In support of an upward departure sentence, the State submitted records showing that in August of 1991, Taylor previously pled guilty to carrying a concealed firearm and to unlawful possession of a firearm with an altered serial number, and was placed on probation. Later that same month, Taylor was adjudicated delinquent on charges of auto theft and placed on community control, to run concurrently with his probation. The following year, Taylor pled guilty to one count of carrying a concealed weapon and his probation was revoked. Taylor was sentenced to sixty days in jail. Approximately six months after his release from jail, Taylor committed the current crime.
The State produced a certified copy of Taylor's prior adult conviction for the unlawful firearm possession, as well as Taylor's criminal file containing arrest affidavits and jail release cards for additional juvenile offenses of grand theft auto, and carrying a concealed firearm. The defense objected to any reliance on the juvenile jail records, arguing they were hearsay. The trial court ultimately imposed an upward departure sentence of thirty years for the second degree murder count, basing the departure on Taylor's previous criminal record as evidence of an escalating pattern of criminal behavior. Taylor appeals this departure sentence.
A departure sentence is permissible where the defendant's prior record and the present criminal offense for which he is being sentenced indicate an escalating pattern of criminal conduct. Barfield v. State, 594 So.2d 259 (Fla.1992); Williams v. State, 581 So.2d 144 (Fla.1991). Prior juvenile adjudications can also form the basis for finding an escalating pattern of criminal conduct, Morgan v. State, 550 So.2d 151 (Fla. 3d DCA 1989), and although not considered criminal convictions, can be included as part of the offender's prior record for sentencing purposes, Hadley v. State, 546 So.2d 769 (Fla. 3d DCA 1989).
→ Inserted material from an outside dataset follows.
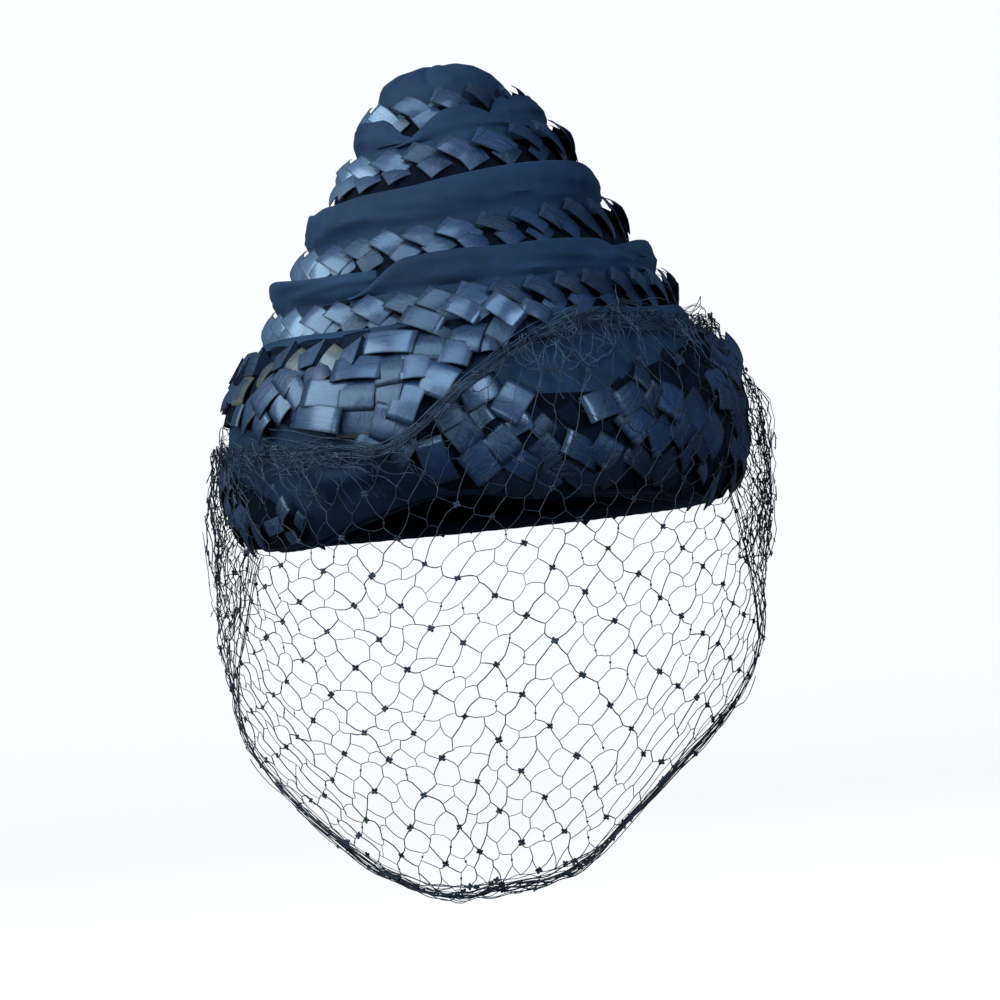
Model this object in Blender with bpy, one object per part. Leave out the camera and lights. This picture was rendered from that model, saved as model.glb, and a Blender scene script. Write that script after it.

The record in this case reveals that the state submitted sufficient corroborating proof of the defendant's juvenile offense history. The juvenile records contained fingerprints and photographs of the defendant. The fingerprints were confirmed as being Taylor's through the testimony of a fingerprint expert witness, establishing that the person described in the proffered arrest affidavits and jail release cards was the same individual as in this case. Along with Taylor's certified adult conviction, these underlying proofs together with the magnitude of the current offense were sufficient to support the trial judge's determination that Taylor's record, by a preponderance of the evidence, exhibited a pattern of increasingly serious criminal activity. See § 921.001(4)(a)6, (6), Fla.Stat. (1993); Velez v. State, 596 So.2d 1197, 1200 n. 3 (Fla. 3d DCA 1992) ("It is not the juvenile offenses themselves that justified departure, but the pattern of increasing violence that they formed."); Williams, 581 So.2d at 146; Morgan, 550 So.2d at 153. Furthermore, the sentencing judge may consider the manner and circumstances under which the crime was perpetrated as a basis for a departure sentence. Barnes v. State, 597 So.2d 931 (Fla. 3d DCA), review denied, 605 So.2d 1262 (Fla.1992). The court's observation that the defendant continued to shoot into the fleeing vehicle sixteen times, killing one of three occupants, when weighed together with the defendant's previous record, was sufficient to justify a departure sentence, and the court did not abuse its discretion in so departing.
Pursuant to section 921.001(5), Florida Statutes (1993), if a departure sentence with written findings is imposed, such sentence must be within any relevant maximum sentence limitations provided in section 775.082. Here, Taylor's thirty year departure sentence for a first degree felony for second degree murder was within the maximum statutory sentence. § 775.082(3)(b), Fla.Stat. (1993); § 782.04(2), Fla.Stat. (1993).
Affirmed.
. See section 39.053(4), Florida Statutes (1993), providing, among other things, that a juvenile adjudication for delinquent act or violation of law shall not be deemed a "conviction," nor shall the child be deemed to have been found guilty or to be a criminal by reason of that adjudication.